* BEGIN Provided records *

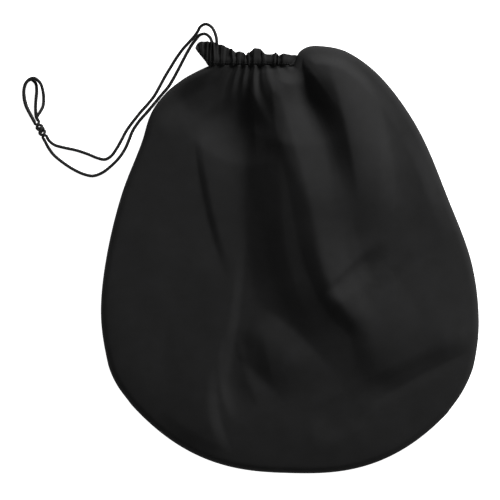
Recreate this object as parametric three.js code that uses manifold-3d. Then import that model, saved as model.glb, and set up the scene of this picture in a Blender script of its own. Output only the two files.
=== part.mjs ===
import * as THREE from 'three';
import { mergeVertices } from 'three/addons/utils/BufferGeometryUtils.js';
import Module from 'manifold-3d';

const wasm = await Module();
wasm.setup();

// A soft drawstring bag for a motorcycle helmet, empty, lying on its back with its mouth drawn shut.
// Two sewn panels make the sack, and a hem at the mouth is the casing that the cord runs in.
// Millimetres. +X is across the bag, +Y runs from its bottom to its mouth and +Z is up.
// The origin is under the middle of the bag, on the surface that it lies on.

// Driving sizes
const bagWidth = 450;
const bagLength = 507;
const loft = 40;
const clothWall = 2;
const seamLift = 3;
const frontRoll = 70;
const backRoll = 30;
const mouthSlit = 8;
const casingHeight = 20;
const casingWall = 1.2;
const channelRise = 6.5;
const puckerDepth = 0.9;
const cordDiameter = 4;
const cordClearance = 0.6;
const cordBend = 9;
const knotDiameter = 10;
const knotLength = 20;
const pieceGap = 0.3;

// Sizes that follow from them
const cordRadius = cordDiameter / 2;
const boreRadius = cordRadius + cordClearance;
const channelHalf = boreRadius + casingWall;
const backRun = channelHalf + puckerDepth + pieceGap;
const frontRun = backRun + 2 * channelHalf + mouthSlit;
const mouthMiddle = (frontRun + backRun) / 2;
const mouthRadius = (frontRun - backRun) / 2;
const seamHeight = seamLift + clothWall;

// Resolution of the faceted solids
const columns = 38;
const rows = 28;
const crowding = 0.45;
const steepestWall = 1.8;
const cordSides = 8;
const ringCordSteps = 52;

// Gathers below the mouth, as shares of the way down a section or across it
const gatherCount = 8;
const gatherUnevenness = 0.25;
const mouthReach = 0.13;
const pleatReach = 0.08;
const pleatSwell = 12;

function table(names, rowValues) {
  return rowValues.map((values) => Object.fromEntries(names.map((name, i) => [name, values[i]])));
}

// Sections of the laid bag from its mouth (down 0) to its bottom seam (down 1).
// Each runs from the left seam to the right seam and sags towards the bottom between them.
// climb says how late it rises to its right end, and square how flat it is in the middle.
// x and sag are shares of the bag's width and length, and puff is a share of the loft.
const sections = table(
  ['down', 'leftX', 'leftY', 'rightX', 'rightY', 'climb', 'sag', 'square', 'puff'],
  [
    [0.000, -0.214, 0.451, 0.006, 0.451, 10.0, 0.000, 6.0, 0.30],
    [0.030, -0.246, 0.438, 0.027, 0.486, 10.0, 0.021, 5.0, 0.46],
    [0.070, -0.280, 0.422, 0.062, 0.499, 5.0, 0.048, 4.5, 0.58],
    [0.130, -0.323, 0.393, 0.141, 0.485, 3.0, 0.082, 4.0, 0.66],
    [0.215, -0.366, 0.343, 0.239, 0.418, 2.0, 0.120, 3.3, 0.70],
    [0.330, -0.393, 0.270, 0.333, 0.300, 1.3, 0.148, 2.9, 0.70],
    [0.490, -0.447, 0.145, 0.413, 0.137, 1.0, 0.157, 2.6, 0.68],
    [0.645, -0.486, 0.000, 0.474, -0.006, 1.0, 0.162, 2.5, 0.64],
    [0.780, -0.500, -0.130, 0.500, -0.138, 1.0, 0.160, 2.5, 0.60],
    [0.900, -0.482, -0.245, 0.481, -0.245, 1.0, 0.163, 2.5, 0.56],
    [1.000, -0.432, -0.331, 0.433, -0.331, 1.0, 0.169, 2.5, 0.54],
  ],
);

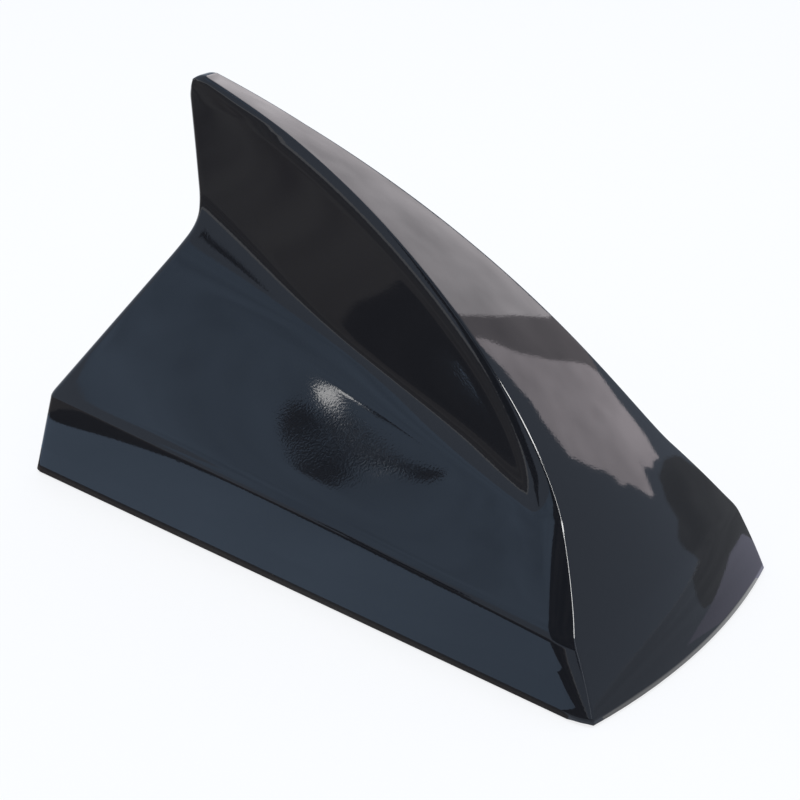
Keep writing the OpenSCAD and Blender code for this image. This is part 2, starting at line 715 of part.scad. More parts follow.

* END Provided records *

Repeat verbatim the opening run of entries, ending with the line that contains "import Module from 'manifold-3d';".

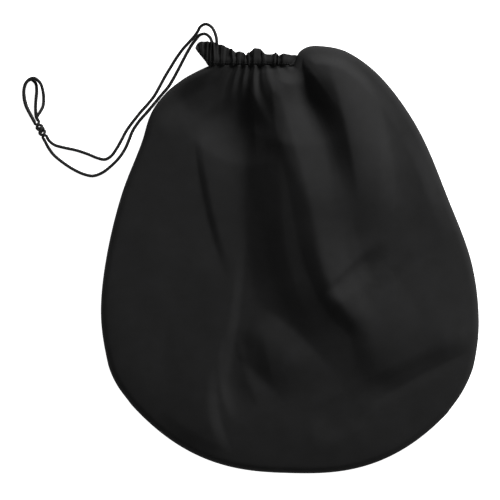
Recreate this object as parametric three.js code that uses manifold-3d. Then import that model, saved as model.glb, and set up the scene of this picture in a Blender script of its own. Output only the two files.
=== part.mjs ===
import * as THREE from 'three';
import { mergeVertices } from 'three/addons/utils/BufferGeometryUtils.js';
import Module from 'manifold-3d';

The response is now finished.